I have looked at the kweld numerous times, and know if I buy one the wife is gonna kill me.

I hemmed and hawed, knowing that to build a battery I was not gonna solder it, and had my doubts about the cheap units I had seen, then in a fit of irritation I got the vevor unit...

Then I found out about the kweld. It is still in my thought process for when this unit dies.

So far though, it has continued to impress me.... I mean not that it is great, I just learned to live with it's limitations. However what I have read about them vs my luck thus far has been kind of awesome. The first hour I played with it, could not get a decent connection. Called a buddy that used a spot welder at work.

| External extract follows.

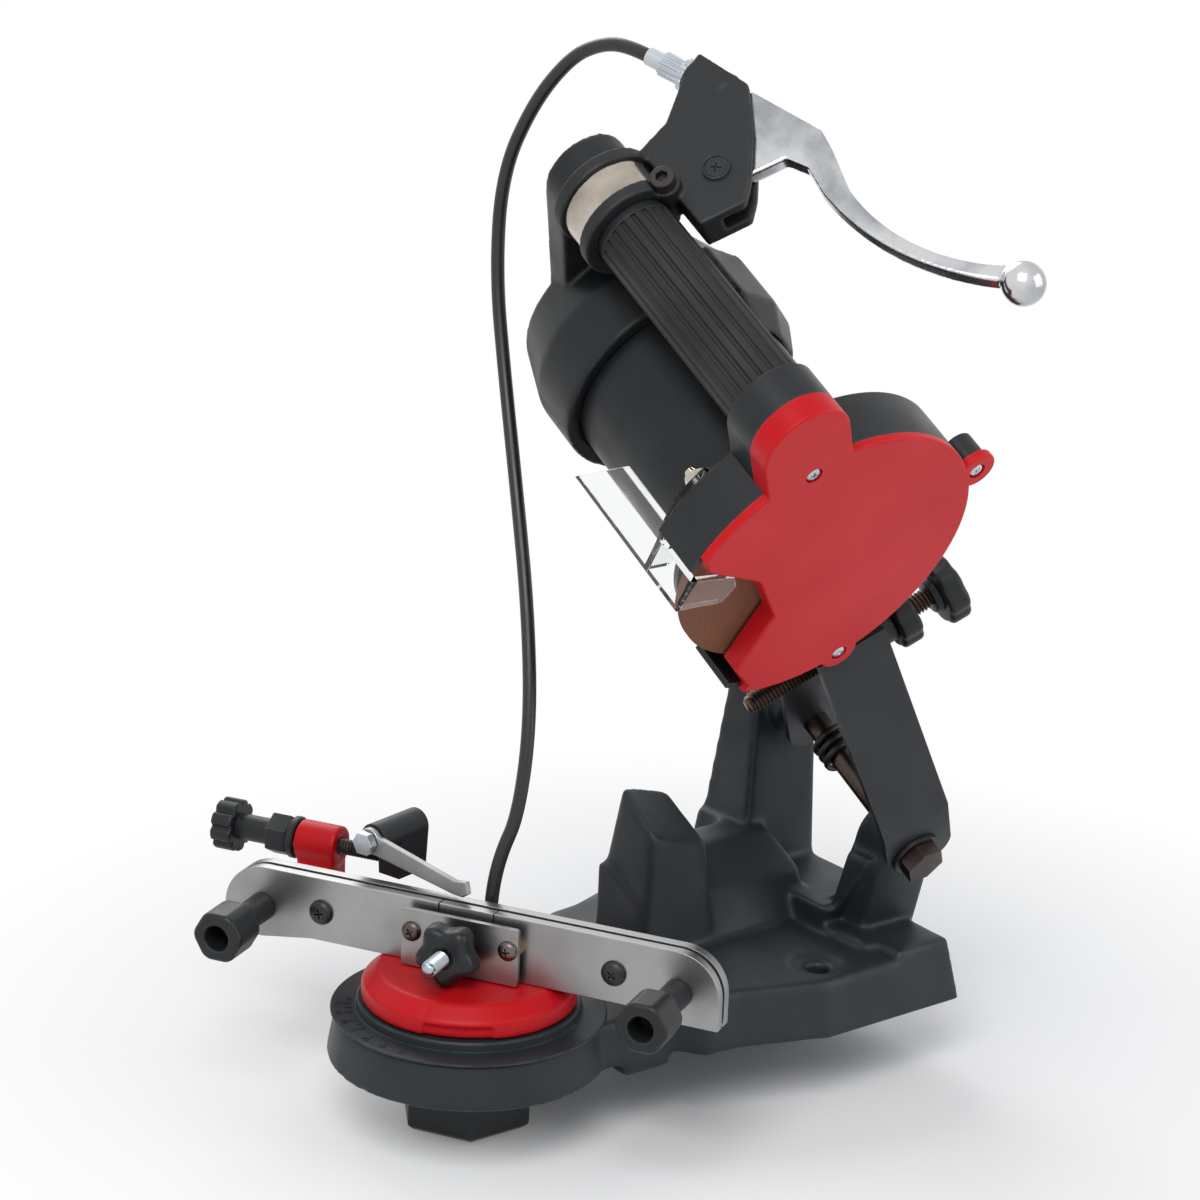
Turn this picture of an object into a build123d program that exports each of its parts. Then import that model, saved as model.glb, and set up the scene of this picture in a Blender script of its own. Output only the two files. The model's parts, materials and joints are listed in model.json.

He swung by and kicked me off of it, he wanders inside like 10 minutes later, grabs a beer and says "brother, I hope that girl was at least cheap" Long and short, it is *not* a great spot welder, but he figured out that if you keep the leads clean, and mind the gap, set the pressure yourself, and then the foot trigger, it will make an attachment, but he also was using pure nickel, he could not get the nickel covered steel to work consistently. I ordered a copper/nickel alloy and same exact process, just turn down the power to 70 and bobs yer uncle. just have to be careful and remember the allow is *not* strong, and work hardens easily. so if you bend it too much you will break a chunk off.
 
Yeah, I went through two cheap spot welders and then bought a Kweld. The nice thing about the Kweld is it adjusts the energy in the weld logically and repeatable. Makes the welding the easiest part of battery building. Would of probably been smarter to get a Kweld first, but I guess you got to smoke a few before you find the welder that works for you.
 
Oh, brother, believe me, if I had to do it over again... i probably would have jumped without digging deep enough, If I had the patience to... hey what is the shiny thing over there?

If I had ran across the kweld info before I bought the vevor, I totally would have used the kweld, much more my personality, I like to get in and say I had a part of the process... unless it is in a professional setting in which case I buy nothing without complete package and repair support. Always better to be able to blame someone else when you get a call at o'dark thirty on a sunday morning that something has gone teats up... But in my normal life... Yeah, I was the kid that took everything apart to see how it worked. I was taught the hard way to only take *my* things apart.